Wixon claims to steer clear of politics by avoiding in her book certain words - words such as castro, Guantanamo and Elian.
Wixon spent a year in Cuba researching, and she determined that Cuba is more European than Caribbean, that people are paid in pesos but life's necessities require dollars, and that, in her words, professionals and practicing doctors must work as jineteras.
The word ''jinetera" is Spanish for a female jockey, and these women (and men, the ''jineteros") are skilled at manipulating their beasts. They have to be; their families rely on the money. Jineteras are not prostitutes but courtesans, crafting long-term relationships with the people who support them -- a distinction that Wixon is careful to emphasize. She compares jineteras to the Greek hetairai, educated women who serviced, entertained, and ''gallivanted with powerful men while their wives toiled in domesticity, bearing children and keeping house."
''Prostitutes accept pay for one night," Camila, a cardiac surgeon and a jinetera, tells Alysia. ''Jineteras use their education and skills to weave fantasies of love."
Of course, Alysia weaves her own fantasy throughout the book.
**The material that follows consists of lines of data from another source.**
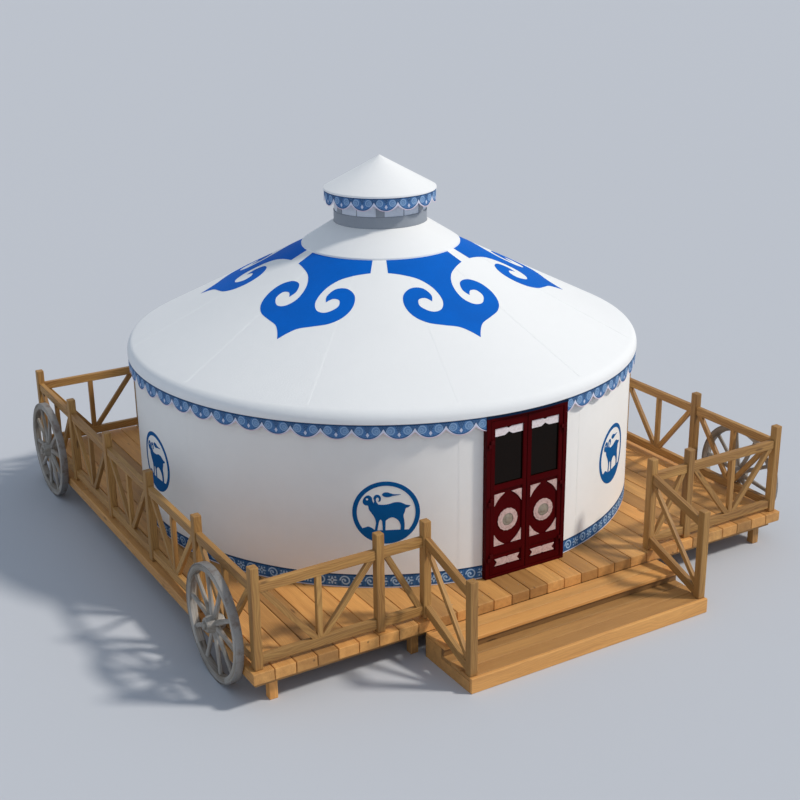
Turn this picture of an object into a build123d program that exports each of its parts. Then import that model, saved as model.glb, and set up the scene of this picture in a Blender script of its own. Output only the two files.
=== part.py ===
"""A six metre yurt on a boarded deck with railings, a two-step stair and four cart wheels.

Millimetres, +Z up. The origin is on the ground under the middle of the yurt, and the door faces -Y.
A bearing is an angle seen from above: 0 is at the door and it grows towards +X.
"""
import os
from math import asin, cos, degrees, radians, sin, sqrt, tan

from build123d import *

# Cuts run past what they cut by this much
cut_over = 1

# Deck
deck_top = 400
deck_board_thickness = 120
walkway = 425
bearer_width = 100
bearer_height = 90
bearer_inset = 60
leg_size = 90
leg_inset_x = 255
leg_inset_y = 155
leg_rows = 5

# Railing
post_inset = 90
post_size = 90
post_height = 1073
post_chamfer = 8
bays_per_side = 5
rail_height = 100
rail_depth = 60
top_rail_drop = 170
low_rail_lift = 45
baluster_width = 60
baluster_depth = 50
brace_width = 62
brace_depth = 44
brace_seat = 25
newel_inset = 55

# Stair
stair_half_width = 1520
lower_tread_top = 165
upper_tread_top = 280
lower_going = 480
upper_going = 350
tread_thickness = 40
stair_board = 40
stair_post_setback = 84
stair_post_height = 1013
hand_rail_drop_top = 170
hand_rail_drop_low = 90
foot_rail_lift_top = 150
foot_rail_lift_low = 110
step_nosing = 20

# Wheels
wheel_radius = 610
wheel_rim_depth = 80
wheel_rim_width = 80
wheel_gap = 12
wheel_spokes = 10
spoke_width = 60
spoke_depth = 46
spoke_taper = 1
nave_radius = 95
nave_length = 190
nave_end_radius = 70
nave_band_width = 20
nave_band_inset = 12
nave_band_rise = 8
axle_radius = 28
axle_head_radius = 42
axle_head_length = 30

# Wall
wall_radius = 3000
wall_thickness = 80
strip_over_door = 52
wall_sections = 6

# Roof
roof_thickness = 60
roof_pitch = 26.5
shoulder_radius = 128
skirt_drop = 38
skirt_thickness = 58
skirt_play = 2
crown_hole_radius = 520
roof_gores = 6
eave_valance_drop = 160
eave_valley_drop = 85
eave_lappets = 60
eave_valance_thickness = 6
eave_valance_inset = 2
eave_valance_play = 2

# Crown
collar_radius = 945
collar_edge = 25
collar_pitch = 32.2
collar_thickness = 30
crown_ring_inner_radius = 460
crown_ring_play = 0.3
drum_radius = 556
drum_play = 2
drum_height = 315
kerb_height = 135
kerb_thickness = 26
drum_post_count = 6
drum_post_bearing = 30
drum_post_width = 100
drum_post_depth = 26
pane_thickness = 10
pane_inset = 8
crown_head_thickness = 40
cap_radius = 667
cap_height = 368
cap_thickness = 22
cap_lift = 80
crown_valance_drop = 150
crown_valley_drop = 87
crown_lappets = 15
crown_valance_thickness = 6
crown_valance_inset = 5
lappet_blunt = 3

# Door
door_frame_width = 1035
door_frame_height = 1848
door_frame_depth = 150
door_frame_proud = 19
jamb_width = 50
head_height = 50
sill_height = 32
leaf_gap = 5
leaf_recess = 5
leaf_thickness = 45
stile_width = 44
leaf_top_rail = 80
transom_height = 100
transom_bar = 14
middle_rail = 55
panel_height = 660
lock_rail = 78
low_panel_height = 172
leaf_bottom_rail = 65
glass_thickness = 8
panel_thickness = 18
hinge_radius = 8
hinge_pin_radius = 4
hinge_pin_play = 0.3
hinge_height = 80
hinge_play = 0.15
hinge_arm_length = 30
hinge_arm_start = 5
hinge_clear = 1
hinge_plate = 6
hinge_heights = (250, 900, 1550)

# Levels and lines that follow
deck_half = wall_radius + walkway
leg_spread_x = deck_half - leg_inset_x
leg_spread_y = deck_half - leg_inset_y
post_line = deck_half - post_inset
roof_radius = wall_radius + skirt_play + skirt_thickness
newel_x = stair_half_width - newel_inset
deck_bottom = deck_top - deck_board_thickness
bearer_bottom = deck_bottom - bearer_height
wall_height = door_frame_height + strip_over_door
wall_top = deck_top + wall_height
wall_inner_radius = wall_radius - wall_thickness
bay = 2 * post_line / bays_per_side
post_lines = [-post_line + bay * number for number in range(bays_per_side + 1)]
bay_centres = [line + bay / 2 for line in post_lines[:-1]]
rail_top = deck_top + post_height - top_rail_drop
rail_bottom = rail_top - rail_height
low_rail_bottom = deck_top + low_rail_lift
low_rail_top = low_rail_bottom + rail_height
door_half = door_frame_width / 2
door_top = deck_top + door_frame_height
door_front = -(wall_radius + door_frame_proud)
door_back = door_front + door_frame_depth
clear_half = door_half - jamb_width
leaf_reach = clear_half - leaf_gap / 2
leaf_bottom = deck_top + sill_height + leaf_gap
leaf_top = door_top - head_height - leaf_gap
leaf_front = door_front + leaf_recess
hinge_line = door_front - hinge_radius - hinge_clear


def block(x0, x1, y0, y1, z0, z1):
    """A box between two opposite corners."""
    size = (x1 - x0, y1 - y0, z1 - z0)
    middle = ((x0 + x1) / 2, (y0 + y1) / 2, (z0 + z1) / 2)
    return Pos(*middle) * Box(*size)


def turned_face(face, bearing_from, bearing_to):
    """Revolves a face that is drawn in the XZ plane between two bearings."""
    solid = revolve(face, Axis.Z, bearing_to - bearing_from)
    return Rot(0, 0, bearing_from - 90) * solid


def turned(outline, bearing_from=0.0, bearing_to=360.0):
    """Revolves an outline of (radius, height) points about the yurt's axis between two bearings."""
    face = make_face(Plane.XZ * Polyline(*outline, close=True))
    return turned_face(face, bearing_from, bearing_to)


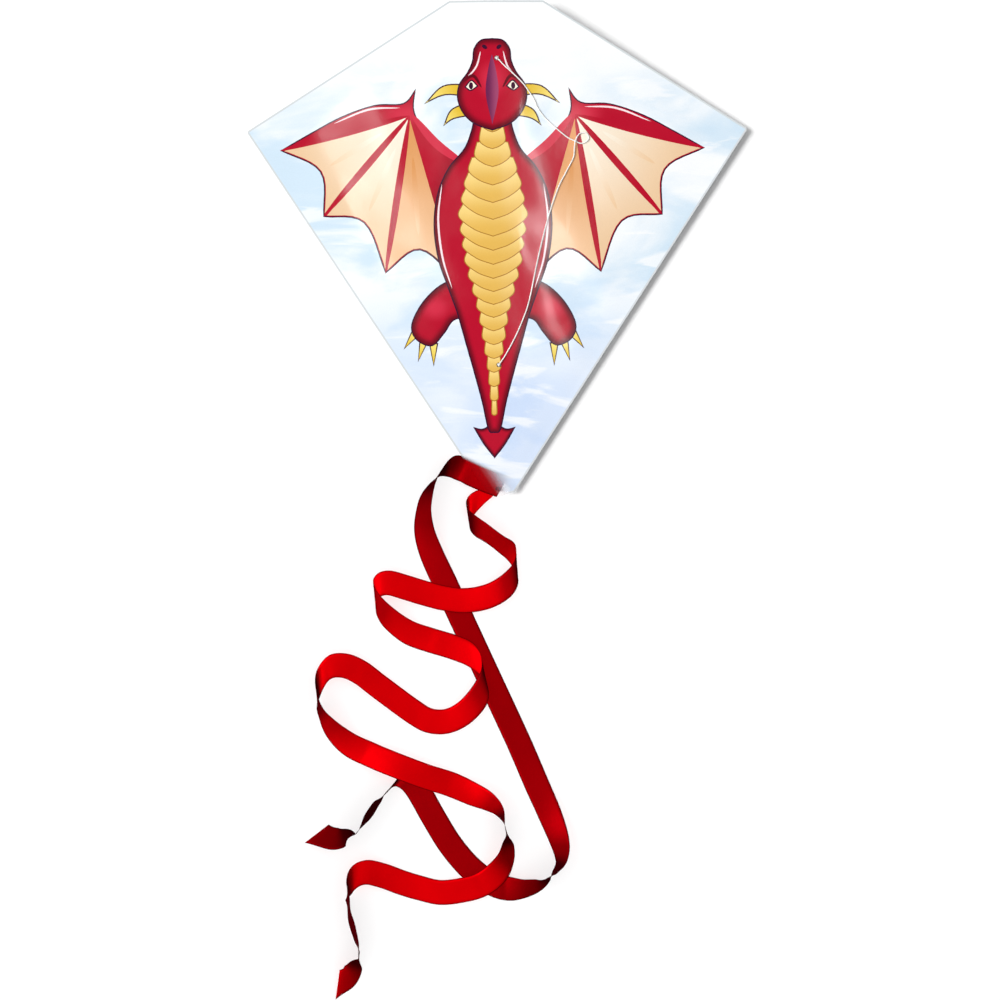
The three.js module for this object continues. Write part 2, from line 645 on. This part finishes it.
function ribbonGeometry(stations, stepsPerSpan) {
  const { middle, widths, tangents } = ribbonLine(stations, stepsPerSpan);
  const travelled = [0];
  for (let i = 1; i < middle.length; i += 1) {
    travelled.push(travelled[i - 1] + middle[i].distanceTo(middle[i - 1]));
  }
  const length = travelled[travelled.length - 1];
  const positions = [];
  middle.forEach((point, i) => {
    const share = THREE.MathUtils.clamp((travelled[i] - length) / RIBBON_SLANT_LENGTH + 1, 0, 1);
    const slant = RIBBON_SLANT * share ** 1.5;
    const along = new THREE.Vector3(tangents[i].x, tangents[i].y, 0).normalize();
    const half = widths[i].clone().multiplyScalar(RIBBON_WIDTH / 2).addScaledVector(along, -slant);
    const normal = widths[i].clone().cross(tangents[i]).normalize();
    for (const [side, face] of [[-1, -1], [1, -1], [1, 1], [-1, 1]]) {
      const corner = point.clone()
        .addScaledVector(half, side)
        .addScaledVector(normal, face * RIBBON_THICKNESS / 2);
      positions.push(corner.x, corner.y, corner.z);
    }
  });
  const triangles = [0, 1, 2, 0, 2, 3];
  for (let i = 0; i < middle.length - 1; i += 1) {
    for (let k = 0; k < 4; k += 1) {
      const a = 4 * i + k;
      const b = 4 * i + (k + 1) % 4;
      // both broad faces split along the same diagonal, so a twist leaves them parallel
      if (k === 2) {
        triangles.push(a, a + 4, b);
        triangles.push(b, a + 4, b + 4);
      } else {
        triangles.push(a, a + 4, b + 4);
        triangles.push(a, b + 4, b);
      }
    }
  }
  const end = 4 * (middle.length - 1);
  triangles.push(end, end + 2, end + 1, end, end + 3, end + 2);
  return indexedGeometry(positions, triangles);
}

function addTails(tail) {
  const hole = uprightBar(RIVET.hole, 0, SPINE_Z_AT_CROSS, ...TAIL_RIVET_AT);
  const dark = cut(ribbonGeometry(RIBBON_DARK, 2), hole);
  const bright = cut(ribbonGeometry(RIBBON_BRIGHT, 2), hole);
  addPiece(tail, 'tail_ribbon_dark', dark, darkRibbonMaterial());
  addPiece(tail, 'tail_ribbon_bright', bright, brightRibbonMaterial());
}

// ---------------------------------------------------------------------------------------------
// Assembly

const kite = new THREE.Group();
const spine = new THREE.Group();
const spreader = new THREE.Group();
const bridle = new THREE.Group();
const tail = new THREE.Group();
spine.position.set(0, CROSS_Y, SPINE_Z_AT_CROSS);
spine.rotation.x = SPINE_TILT;
spreader.position.set(0, CROSS_Y, SPREADER_Z);

addSail(kite);
addSpine(spine);
addStraps(spine);
addBridleFittings(spine);
addCornerTabs(kite);
addConnector(kite, spreader);
addPiece(kite, 'tail_rivet', rivetGeometry(TAIL_RIVET, ...TAIL_RIVET_AT), metalMaterial());
addSpreader(spreader);
addBridle(bridle);
addTails(tail);

kite.add(spine, spreader, bridle, tail);

export default kite;
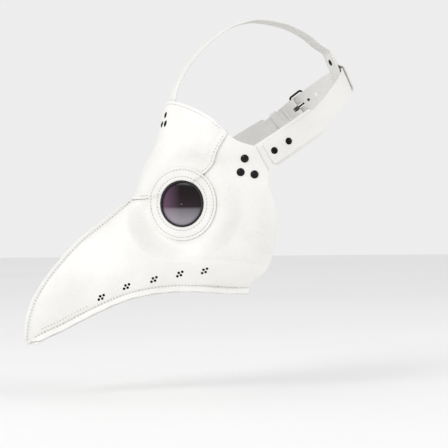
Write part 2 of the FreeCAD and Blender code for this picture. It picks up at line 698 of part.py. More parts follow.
def make_back_strap():
    """From the left tab round the back, behind the outer bar, over the buckle bar and on to its tip."""
    stations = front_stations(1) + [lifted(place, STRAP_MIDDLE) for place in (55, 80, 105, 130, 150)]
    stations.append(lifted(HALF_LENGTH - 22, (STRAP_MIDDLE + BACK_MIDDLE) / 2))
    stations.append(lifted(HALF_LENGTH, BACK_MIDDLE))
    stations.append(lifted(HALF_LENGTH - 22, (BACK_MIDDLE + UNDER_BAR) / 2, -1))
    bar = size("bar_place")
    under = [(FRAME_END + 9, UNDER_BAR), (FRAME_END + 3, UNDER_BAR), (FRAME_END - 1, UNDER_BAR)]
    rise = [(bar + 12.5, UNDER_BAR + 0.9), (bar + 9.5, -1.4), (bar + 6.5, 0.7), (bar + 3.8, 2.5)]
    over = [(place, TAIL_MIDDLE) for place in (bar + 1.4, bar - 3, 110, 98, 86, 74, 62, size("tail_place"))]
    for place, height in under + rise + over:
        stations.append(lifted(place, height, -1))
    strap = strap_solid(stations, size("strap_half_width"))
    point, tangent, outward, across = harness_frame(size("tail_place"), -1)
    tip = rounded_end(point + outward * TAIL_MIDDLE, tangent * -1, outward, size("strap_half_width"), TIP_RADIUS)
    strap = strap.cut([strap_front_end(1), tip])
    holes = strap_rivet_holes()
    for step in (-5, -4, -3, -2, -1, 1, 2):
        point, tangent, outward, across = harness_frame(bar + 7 + step * size("hole_step"), -1)
        height = TAIL_MIDDLE if step < 0 else UNDER_BAR
        holes.append(through_hole(point + outward * height, outward, size("adjust_hole_radius"), 2.5))
    return strap.cut(holes + [pin_slot()])


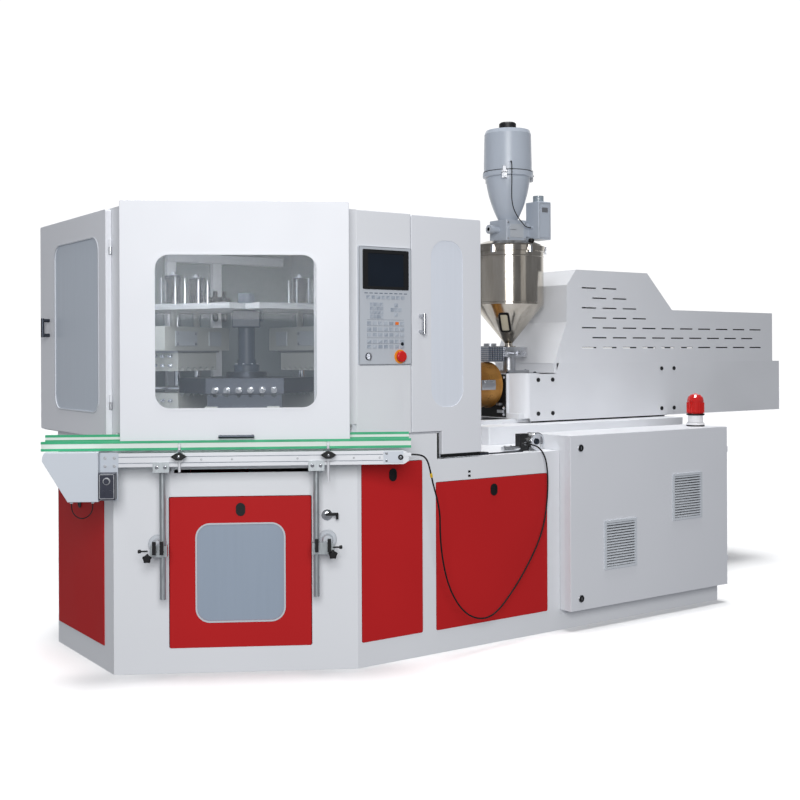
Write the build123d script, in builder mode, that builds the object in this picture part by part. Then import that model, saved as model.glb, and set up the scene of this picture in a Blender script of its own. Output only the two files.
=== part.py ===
"""Three-station rotary injection blow moulding machine, in millimetres.

The origin is on the floor under the axis of the indexing head. X runs along the
machine towards the injection unit, -Y is the operator's side and Z is up.
"""
from build123d import *
from math import atan2, cos, degrees, hypot, pi, radians, sin, tan
import os

os.makedirs("parts", exist_ok=True)

# Plan of the base and the guard
left_reach = 910.0          # head axis to the left end face
strip_reach = 787.0         # head axis to each oblique face of the base
half_width = 956.0          # head axis to each long side
base_right = 2695.0         # head axis to the right end of the base
face_turn = 30.0            # an oblique face against the machine's length, degrees
bench_z = 970.0             # top of the base under the injection unit
block_top = 1100.0          # top of the raised block under the moulds
block_right = 560.0         # right end of the raised block
base_wall = 12.0
base_top = 25.0
base_floor = 15.0

guard_reach = 867.0         # head axis to the guard's oblique operator face
guard_back_reach = 974.0    # head axis to the guard's oblique rear face
guard_right = 849.0
guard_top = 2187.0
guard_wall = 20.0
roof_sheet = 6.0

# Common clearances
run_gap = 0.05              # radial gap of a shaft or screw in its bore
seat_gap = 0.3              # gap of a moving piece that rests by its seat
joint_gap = 3.0             # seam between neighbouring covers

# Access panels of the base
panel_thick = 20.0
panel_proud = 3.0
panel_sheet = 3.0
panel_radius = 8.0
latch_w, latch_h = 44.0, 62.0
latch_drop = 60.0           # latch centre below the panel's top edge

strip_panel_u = (259.0, 925.0)
strip_panel_z = (118.0, 827.0)
strip_glass_u = (388.0, 795.0)
strip_glass_z = (243.0, 696.0)
left_panel_y = (-265.0, 372.0)
left_panel_z = (112.0, 827.0)
narrow_panel_x = (107.0, 466.0)
narrow_panel_z = (118.0, 970.0)
wide_panel_x = (554.0, 1301.0)
wide_panel_z = (115.0, 853.0)
rear_panel_w = 400.0
rear_panel_pitch = 490.0
rear_panel_first = 310.0

# Electrical cabinet, let into the base at the right
cab_x = (1397.0, 2690.0)
cab_z = (110.0, 1052.0)
cab_front = 993.0
cab_back = 723.0
cab_sheet = 3.0
cab_door_thick = 44.0
vent_w, vent_h = 252.0, 268.0
vent_rim = 14.0
vent_slats = 16
vent_centres = ((1777.0, 442.0), (2330.0, 664.0))
beacon_at = (2590.0, -883.0)
beacon_r = 52.0

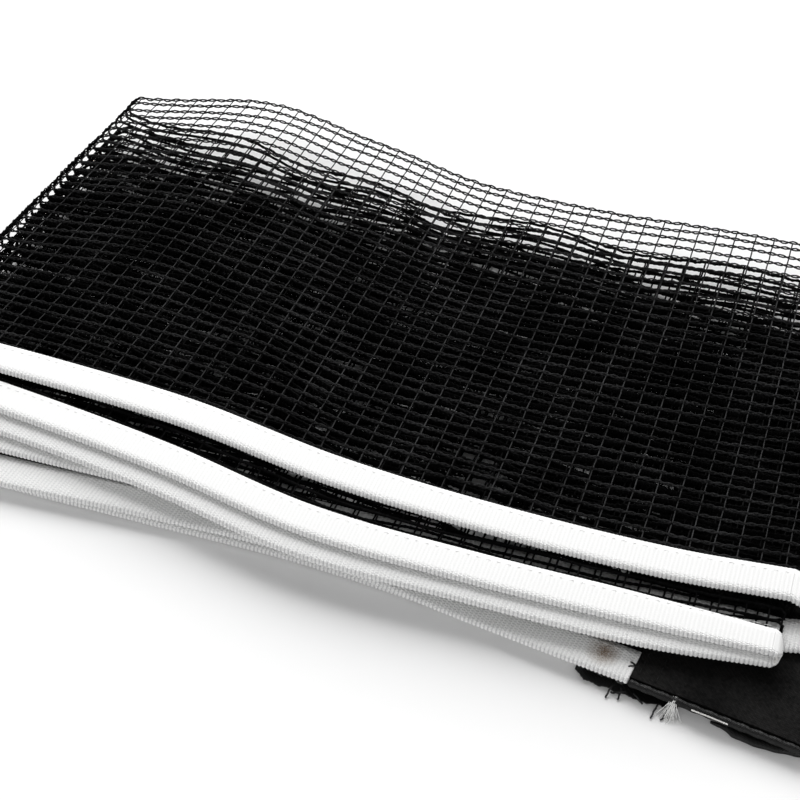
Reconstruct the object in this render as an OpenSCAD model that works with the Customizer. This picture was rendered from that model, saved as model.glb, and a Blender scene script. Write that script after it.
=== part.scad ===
// Table tennis net, taken off its posts and folded flat into six panels.
// The sheet is folded in half, and the doubled strip is folded in three.
// X runs along the pack, Y from the headband to the bottom edge of the net, Z up.

/* [Net sheet] */
// Height of the net, headband included
net_h = 152.5; // [150:0.5:156]
// Thickness of the netting over its yarns
netting_t = 1; // [0.6:0.1:1]
// Length of the folded pack over its outer folds
pack_l = 310; // [290:1:330]

/* [Headband] */
// Width of the ribbon that is folded over the top edge of the net
band_w = 11; // [10:0.5:15]
// Thickness of the folded ribbon with the tension cord in its nose
band_t = 2.4; // [2.2:0.1:2.6]
// Thickness of one ply of the ribbon
ribbon_t = 0.6; // [0.5:0.05:0.6]
// Diameter of the tension cord
cord_d = 1; // [0.8:0.1:1]

/* [Post sleeves] */
// Width of a sleeve along the net
sleeve_w = 52; // [45:1:53]
// Thickness of one ply of the sleeve cloth
sleeve_ply = 0.8; // [0.6:0.1:0.9]
// Depth of the seam that holds the end of the netting
seam_depth = 6; // [4:0.5:8]
// Distance of the lower sleeve behind the upper one
sleeve_step = 14; // [8:1:20]

/* [Open mesh] */
// Gaps along the top panel
gaps_long = 15; // [10:1:18]
// Gaps up the top panel
gaps_high = 11; // [8:1:13]
// Width of a strand of the top panel
strand_w = 2.4; // [1.5:0.1:3]
// Gaps along each panel below the top one
lower_gaps_long = 10; // [10:1:12]
// Gaps up each panel below the top one
lower_gaps_high = 4; // [4:1:6]
// Width of a strand below the top one, which leaves as much open as the real mesh has
lower_strand_w = 6.5; // [4:0.5:7]

/* [Folded stack] */
// Height of one level over the next at the headbands
band_pitch = 2.8; // [2.8:0.05:3.2]
// Height of one level over the next at the bottom edge of the net
edge_pitch = 1.3; // [1.3:0.05:1.6]
// Reach of the loose outer fold on the right past the inner one
outer_reach = 14; // [10:1:18]

/* [Hidden] */

band_color = [0.80, 0.80, 0.79];
netting_color = [0.07, 0.07, 0.08];
sleeve_color = [0.09, 0.08, 0.08];
piping_color = [0.13, 0.12, 0.12];
cord_color = [0.86, 0.85, 0.82];

// Levels of the stack, from the one that lies on the table, 0, to the top, 5.
// level_of[p] is the level of panel p + 1, counted along the sheet.
level_of = [0, 3, 4, 5, 2, 1];

// Resting line of each level's headband: its front Y at even stations from the left
// tip to the right tip, from the level on the table to the top one
front_line = [
    [-98.5, -97, -92.5, -88, -88, -90.5, -92.5],
    [-100.5, -99, -92.5, -87.5, -90.5, -93, -94.5],
    [-92, -88.5, -83.5, -79.5, -75, -70.5, -67.5],
    [-85.5, -84, -86.5, -92, -88.5, -83.5, -73.5],
    [-77.5, -78, -80.5, -86, -83.5, -78.5, -72.5],
    [-67, -64, -63, -67, -66, -61.5, -53]
];
// How much deeper the loose bottom edge of the top panel lies, at the same stations
top_slack = [-4, 10, 3, 0, 2.5, 6, 2.0];
// The cross threads lean along X with depth: the same at the left tip for every level,
// and at the right tip for each level its own
left_lean = 0.045;
right_lean = [0.069, 0.069, -0.11, -0.11, -0.11, -0.11];

near_y = -96;
far_y = 94;
fold_play = 0.2;
// Gap between an open panel and the closed fold next to it
mesh_play = 0.01;
left_tip = -160;
right_tip = left_tip + pack_l;
// Insets of the flat panels' ends: at the left folds, at the fold in the middle of
// the sheet, and the reach of the tight inner fold on the right
left_inset = 5.5;
middle_inset = 3;
right_reach = 3;
inner_tip_inset = 2.8;
left_crease = left_tip + left_inset;
right_crease = right_tip - right_reach - outer_reach;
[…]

She becomes an jinetera herself.
I haven't read the book myself. One paragraph from the review indicates it might not be a waste of time.
The picture that Wixon paints of life in Havana is both seedy and seductive, and she makes the case that pride and family are more important to many Cubans than the myriad luxuries that the US embargo makes impossible. ''Don't ever feel sorry for a Cuban," Alysia's friend Rafael tells her as he shows her photos of ''extranjeros," foreigners he's romanced and swindled. ''We're smarter than the extranjeros. We let them believe they have the upper hand and are in control."
By avoiding even the mention of the name of fidel castro, Wixon avoids mentioning who is really in control.